### DATASET ENTRIES
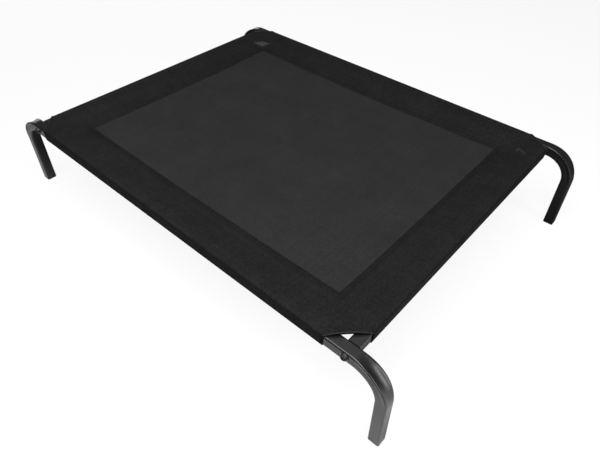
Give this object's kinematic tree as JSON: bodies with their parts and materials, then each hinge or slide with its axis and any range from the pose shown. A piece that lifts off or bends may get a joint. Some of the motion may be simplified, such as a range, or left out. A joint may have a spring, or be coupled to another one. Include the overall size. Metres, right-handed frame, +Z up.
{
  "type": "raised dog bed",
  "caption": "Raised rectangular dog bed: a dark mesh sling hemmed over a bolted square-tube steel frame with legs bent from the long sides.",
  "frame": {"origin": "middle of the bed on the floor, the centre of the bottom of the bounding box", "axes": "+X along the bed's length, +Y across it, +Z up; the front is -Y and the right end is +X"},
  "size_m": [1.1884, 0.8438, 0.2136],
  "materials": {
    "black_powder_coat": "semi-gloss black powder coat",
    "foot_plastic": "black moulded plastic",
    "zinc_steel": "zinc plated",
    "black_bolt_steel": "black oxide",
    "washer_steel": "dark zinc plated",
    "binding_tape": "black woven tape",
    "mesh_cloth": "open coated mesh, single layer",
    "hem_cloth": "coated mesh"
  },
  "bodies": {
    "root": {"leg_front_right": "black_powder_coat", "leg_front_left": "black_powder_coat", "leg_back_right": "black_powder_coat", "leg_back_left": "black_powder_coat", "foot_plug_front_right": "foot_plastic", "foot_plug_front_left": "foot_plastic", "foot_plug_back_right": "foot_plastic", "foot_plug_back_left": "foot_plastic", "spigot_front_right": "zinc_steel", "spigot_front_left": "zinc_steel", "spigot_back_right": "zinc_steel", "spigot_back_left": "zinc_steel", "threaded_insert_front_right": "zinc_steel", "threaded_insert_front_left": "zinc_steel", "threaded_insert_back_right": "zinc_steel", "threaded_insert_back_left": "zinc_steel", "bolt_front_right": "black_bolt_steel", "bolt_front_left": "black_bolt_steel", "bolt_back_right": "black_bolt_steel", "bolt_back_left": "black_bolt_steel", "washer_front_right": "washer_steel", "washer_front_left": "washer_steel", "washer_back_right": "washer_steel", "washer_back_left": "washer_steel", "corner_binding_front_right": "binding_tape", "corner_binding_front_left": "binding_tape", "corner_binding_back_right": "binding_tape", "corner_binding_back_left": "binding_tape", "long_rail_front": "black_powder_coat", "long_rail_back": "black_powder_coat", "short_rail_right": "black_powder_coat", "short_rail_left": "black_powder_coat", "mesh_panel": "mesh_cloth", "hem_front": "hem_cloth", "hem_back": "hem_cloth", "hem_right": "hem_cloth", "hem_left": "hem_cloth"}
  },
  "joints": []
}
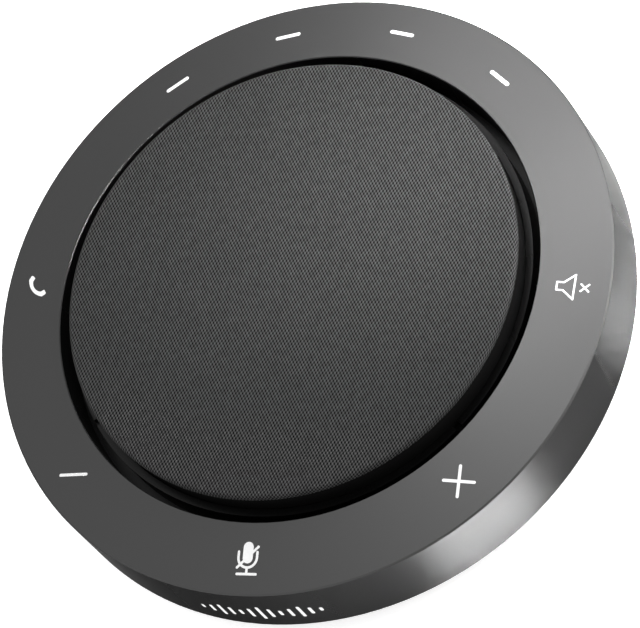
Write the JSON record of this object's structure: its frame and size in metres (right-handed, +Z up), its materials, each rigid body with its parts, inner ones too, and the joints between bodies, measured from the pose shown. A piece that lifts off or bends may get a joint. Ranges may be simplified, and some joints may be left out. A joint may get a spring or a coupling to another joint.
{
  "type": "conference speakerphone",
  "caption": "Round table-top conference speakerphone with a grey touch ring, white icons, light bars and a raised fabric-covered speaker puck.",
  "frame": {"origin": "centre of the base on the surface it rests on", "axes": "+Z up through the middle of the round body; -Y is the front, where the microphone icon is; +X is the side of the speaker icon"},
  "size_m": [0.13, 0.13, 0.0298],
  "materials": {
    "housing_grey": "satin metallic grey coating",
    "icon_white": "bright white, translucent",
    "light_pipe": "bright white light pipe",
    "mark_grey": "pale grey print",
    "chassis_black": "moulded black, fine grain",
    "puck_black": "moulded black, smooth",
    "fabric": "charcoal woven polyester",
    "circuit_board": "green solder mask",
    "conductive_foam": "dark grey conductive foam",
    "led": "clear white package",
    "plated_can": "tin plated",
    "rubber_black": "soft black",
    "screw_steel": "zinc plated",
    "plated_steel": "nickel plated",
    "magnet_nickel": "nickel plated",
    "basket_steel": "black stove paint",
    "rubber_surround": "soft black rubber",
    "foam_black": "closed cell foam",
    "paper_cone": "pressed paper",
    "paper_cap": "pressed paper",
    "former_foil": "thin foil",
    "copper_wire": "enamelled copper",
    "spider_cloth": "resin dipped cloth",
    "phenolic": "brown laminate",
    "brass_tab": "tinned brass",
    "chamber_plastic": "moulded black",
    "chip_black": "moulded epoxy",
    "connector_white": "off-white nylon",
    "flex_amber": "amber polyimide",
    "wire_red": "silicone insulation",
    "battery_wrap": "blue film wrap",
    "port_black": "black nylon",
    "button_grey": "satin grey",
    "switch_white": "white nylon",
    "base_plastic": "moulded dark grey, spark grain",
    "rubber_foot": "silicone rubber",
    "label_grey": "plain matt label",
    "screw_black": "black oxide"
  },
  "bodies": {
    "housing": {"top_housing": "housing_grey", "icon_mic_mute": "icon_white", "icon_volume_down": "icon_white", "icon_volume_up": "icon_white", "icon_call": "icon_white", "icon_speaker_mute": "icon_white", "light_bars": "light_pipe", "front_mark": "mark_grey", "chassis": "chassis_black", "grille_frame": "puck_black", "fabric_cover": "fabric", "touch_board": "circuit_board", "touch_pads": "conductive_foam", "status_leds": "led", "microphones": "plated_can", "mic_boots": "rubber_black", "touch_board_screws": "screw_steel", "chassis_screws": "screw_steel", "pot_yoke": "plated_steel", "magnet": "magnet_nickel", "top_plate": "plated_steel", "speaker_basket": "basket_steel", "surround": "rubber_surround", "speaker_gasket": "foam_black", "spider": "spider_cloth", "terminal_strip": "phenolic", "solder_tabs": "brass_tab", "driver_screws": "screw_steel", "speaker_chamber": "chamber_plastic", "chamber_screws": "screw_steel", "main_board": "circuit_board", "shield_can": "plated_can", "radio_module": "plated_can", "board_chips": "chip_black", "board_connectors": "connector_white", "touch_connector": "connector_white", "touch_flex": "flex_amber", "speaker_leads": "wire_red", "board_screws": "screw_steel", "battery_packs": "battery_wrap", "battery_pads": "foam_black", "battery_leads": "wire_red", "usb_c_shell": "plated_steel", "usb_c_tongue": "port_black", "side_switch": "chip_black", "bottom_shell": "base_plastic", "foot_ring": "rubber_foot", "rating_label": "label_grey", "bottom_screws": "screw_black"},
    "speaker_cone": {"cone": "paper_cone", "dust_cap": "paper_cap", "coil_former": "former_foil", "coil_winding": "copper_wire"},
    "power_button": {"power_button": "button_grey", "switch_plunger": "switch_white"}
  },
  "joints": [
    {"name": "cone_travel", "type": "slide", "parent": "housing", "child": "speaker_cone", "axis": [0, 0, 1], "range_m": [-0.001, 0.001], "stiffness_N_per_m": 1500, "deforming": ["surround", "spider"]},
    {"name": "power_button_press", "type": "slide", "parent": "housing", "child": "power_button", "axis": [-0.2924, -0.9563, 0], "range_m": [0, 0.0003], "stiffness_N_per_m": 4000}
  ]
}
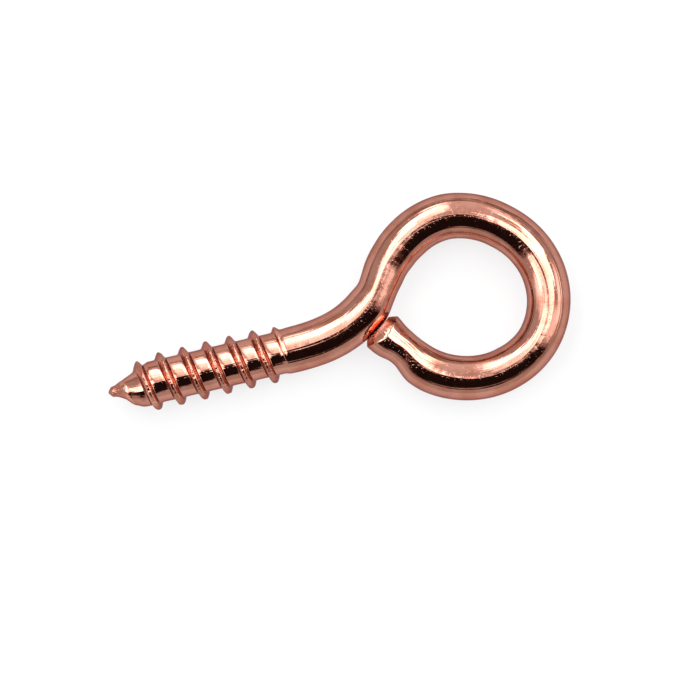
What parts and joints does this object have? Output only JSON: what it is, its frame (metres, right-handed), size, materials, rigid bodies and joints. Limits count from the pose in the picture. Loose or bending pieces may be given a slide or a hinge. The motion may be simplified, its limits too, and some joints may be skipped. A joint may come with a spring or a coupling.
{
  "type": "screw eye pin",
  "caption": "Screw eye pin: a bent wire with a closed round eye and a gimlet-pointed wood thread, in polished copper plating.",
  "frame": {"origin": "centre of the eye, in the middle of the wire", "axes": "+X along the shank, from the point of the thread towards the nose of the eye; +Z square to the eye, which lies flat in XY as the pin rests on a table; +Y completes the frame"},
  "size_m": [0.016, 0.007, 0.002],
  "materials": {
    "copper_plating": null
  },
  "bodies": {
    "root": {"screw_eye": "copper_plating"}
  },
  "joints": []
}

### AIM OF THE TASK
Extract each line of the listing above, copying it word for word.

### REPLY TO THE EXERCISE
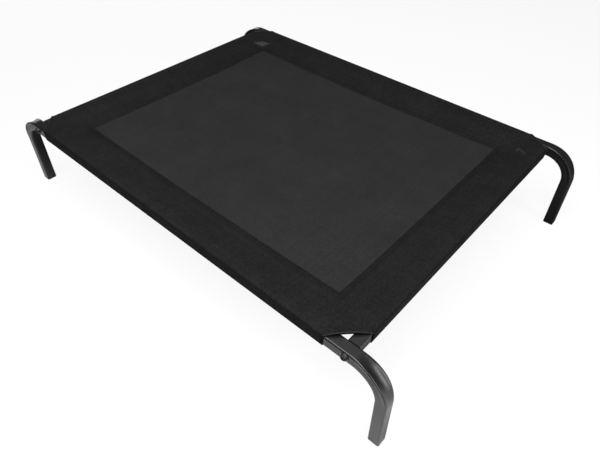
Give this object's kinematic tree as JSON: bodies with their parts and materials, then each hinge or slide with its axis and any range from the pose shown. A piece that lifts off or bends may get a joint. Some of the motion may be simplified, such as a range, or left out. A joint may have a spring, or be coupled to another one. Include the overall size. Metres, right-handed frame, +Z up.
{
  "type": "raised dog bed",
  "caption": "Raised rectangular dog bed: a dark mesh sling hemmed over a bolted square-tube steel frame with legs bent from the long sides.",
  "frame": {"origin": "middle of the bed on the floor, the centre of the bottom of the bounding box", "axes": "+X along the bed's length, +Y across it, +Z up; the front is -Y and the right end is +X"},
  "size_m": [1.1884, 0.8438, 0.2136],
  "materials": {
    "black_powder_coat": "semi-gloss black powder coat",
    "foot_plastic": "black moulded plastic",
    "zinc_steel": "zinc plated",
    "black_bolt_steel": "black oxide",
    "washer_steel": "dark zinc plated",
    "binding_tape": "black woven tape",
    "mesh_cloth": "open coated mesh, single layer",
    "hem_cloth": "coated mesh"
  },
  "bodies": {
    "root": {"leg_front_right": "black_powder_coat", "leg_front_left": "black_powder_coat", "leg_back_right": "black_powder_coat", "leg_back_left": "black_powder_coat", "foot_plug_front_right": "foot_plastic", "foot_plug_front_left": "foot_plastic", "foot_plug_back_right": "foot_plastic", "foot_plug_back_left": "foot_plastic", "spigot_front_right": "zinc_steel", "spigot_front_left": "zinc_steel", "spigot_back_right": "zinc_steel", "spigot_back_left": "zinc_steel", "threaded_insert_front_right": "zinc_steel", "threaded_insert_front_left": "zinc_steel", "threaded_insert_back_right": "zinc_steel", "threaded_insert_back_left": "zinc_steel", "bolt_front_right": "black_bolt_steel", "bolt_front_left": "black_bolt_steel", "bolt_back_right": "black_bolt_steel", "bolt_back_left": "black_bolt_steel", "washer_front_right": "washer_steel", "washer_front_left": "washer_steel", "washer_back_right": "washer_steel", "washer_back_left": "washer_steel", "corner_binding_front_right": "binding_tape", "corner_binding_front_left": "binding_tape", "corner_binding_back_right": "binding_tape", "corner_binding_back_left": "binding_tape", "long_rail_front": "black_powder_coat", "long_rail_back": "black_powder_coat", "short_rail_right": "black_powder_coat", "short_rail_left": "black_powder_coat", "mesh_panel": "mesh_cloth", "hem_front": "hem_cloth", "hem_back": "hem_cloth", "hem_right": "hem_cloth", "hem_left": "hem_cloth"}
  },
  "joints": []
}
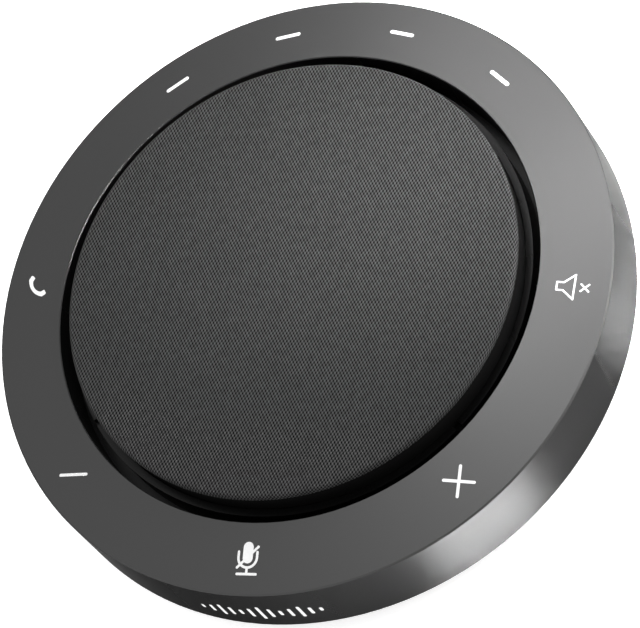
Write the JSON record of this object's structure: its frame and size in metres (right-handed, +Z up), its materials, each rigid body with its parts, inner ones too, and the joints between bodies, measured from the pose shown. A piece that lifts off or bends may get a joint. Ranges may be simplified, and some joints may be left out. A joint may get a spring or a coupling to another joint.
{
  "type": "conference speakerphone",
  "caption": "Round table-top conference speakerphone with a grey touch ring, white icons, light bars and a raised fabric-covered speaker puck.",
  "frame": {"origin": "centre of the base on the surface it rests on", "axes": "+Z up through the middle of the round body; -Y is the front, where the microphone icon is; +X is the side of the speaker icon"},
  "size_m": [0.13, 0.13, 0.0298],
  "materials": {
    "housing_grey": "satin metallic grey coating",
    "icon_white": "bright white, translucent",
    "light_pipe": "bright white light pipe",
    "mark_grey": "pale grey print",
    "chassis_black": "moulded black, fine grain",
    "puck_black": "moulded black, smooth",
    "fabric": "charcoal woven polyester",
    "circuit_board": "green solder mask",
    "conductive_foam": "dark grey conductive foam",
    "led": "clear white package",
    "plated_can": "tin plated",
    "rubber_black": "soft black",
    "screw_steel": "zinc plated",
    "plated_steel": "nickel plated",
    "magnet_nickel": "nickel plated",
    "basket_steel": "black stove paint",
    "rubber_surround": "soft black rubber",
    "foam_black": "closed cell foam",
    "paper_cone": "pressed paper",
    "paper_cap": "pressed paper",
    "former_foil": "thin foil",
    "copper_wire": "enamelled copper",
    "spider_cloth": "resin dipped cloth",
    "phenolic": "brown laminate",
    "brass_tab": "tinned brass",
    "chamber_plastic": "moulded black",
    "chip_black": "moulded epoxy",
    "connector_white": "off-white nylon",
    "flex_amber": "amber polyimide",
    "wire_red": "silicone insulation",
    "battery_wrap": "blue film wrap",
    "port_black": "black nylon",
    "button_grey": "satin grey",
    "switch_white": "white nylon",
    "base_plastic": "moulded dark grey, spark grain",
    "rubber_foot": "silicone rubber",
    "label_grey": "plain matt label",
    "screw_black": "black oxide"
  },
  "bodies": {
    "housing": {"top_housing": "housing_grey", "icon_mic_mute": "icon_white", "icon_volume_down": "icon_white", "icon_volume_up": "icon_white", "icon_call": "icon_white", "icon_speaker_mute": "icon_white", "light_bars": "light_pipe", "front_mark": "mark_grey", "chassis": "chassis_black", "grille_frame": "puck_black", "fabric_cover": "fabric", "touch_board": "circuit_board", "touch_pads": "conductive_foam", "status_leds": "led", "microphones": "plated_can", "mic_boots": "rubber_black", "touch_board_screws": "screw_steel", "chassis_screws": "screw_steel", "pot_yoke": "plated_steel", "magnet": "magnet_nickel", "top_plate": "plated_steel", "speaker_basket": "basket_steel", "surround": "rubber_surround", "speaker_gasket": "foam_black", "spider": "spider_cloth", "terminal_strip": "phenolic", "solder_tabs": "brass_tab", "driver_screws": "screw_steel", "speaker_chamber": "chamber_plastic", "chamber_screws": "screw_steel", "main_board": "circuit_board", "shield_can": "plated_can", "radio_module": "plated_can", "board_chips": "chip_black", "board_connectors": "connector_white", "touch_connector": "connector_white", "touch_flex": "flex_amber", "speaker_leads": "wire_red", "board_screws": "screw_steel", "battery_packs": "battery_wrap", "battery_pads": "foam_black", "battery_leads": "wire_red", "usb_c_shell": "plated_steel", "usb_c_tongue": "port_black", "side_switch": "chip_black", "bottom_shell": "base_plastic", "foot_ring": "rubber_foot", "rating_label": "label_grey", "bottom_screws": "screw_black"},
    "speaker_cone": {"cone": "paper_cone", "dust_cap": "paper_cap", "coil_former": "former_foil", "coil_winding": "copper_wire"},
    "power_button": {"power_button": "button_grey", "switch_plunger": "switch_white"}
  },
  "joints": [
    {"name": "cone_travel", "type": "slide", "parent": "housing", "child": "speaker_cone", "axis": [0, 0, 1], "range_m": [-0.001, 0.001], "stiffness_N_per_m": 1500, "deforming": ["surround", "spider"]},
    {"name": "power_button_press", "type": "slide", "parent": "housing", "child": "power_button", "axis": [-0.2924, -0.9563, 0], "range_m": [0, 0.0003], "stiffness_N_per_m": 4000}
  ]
}
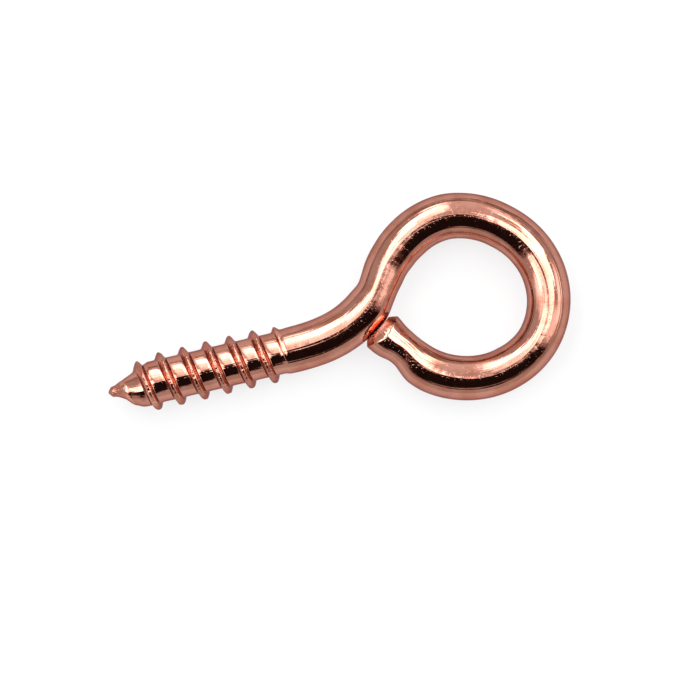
What parts and joints does this object have? Output only JSON: what it is, its frame (metres, right-handed), size, materials, rigid bodies and joints. Limits count from the pose in the picture. Loose or bending pieces may be given a slide or a hinge. The motion may be simplified, its limits too, and some joints may be skipped. A joint may come with a spring or a coupling.
{
  "type": "screw eye pin",
  "caption": "Screw eye pin: a bent wire with a closed round eye and a gimlet-pointed wood thread, in polished copper plating.",
  "frame": {"origin": "centre of the eye, in the middle of the wire", "axes": "+X along the shank, from the point of the thread towards the nose of the eye; +Z square to the eye, which lies flat in XY as the pin rests on a table; +Y completes the frame"},
  "size_m": [0.016, 0.007, 0.002],
  "materials": {
    "copper_plating": null
  },
  "bodies": {
    "root": {"screw_eye": "copper_plating"}
  },
  "joints": []
}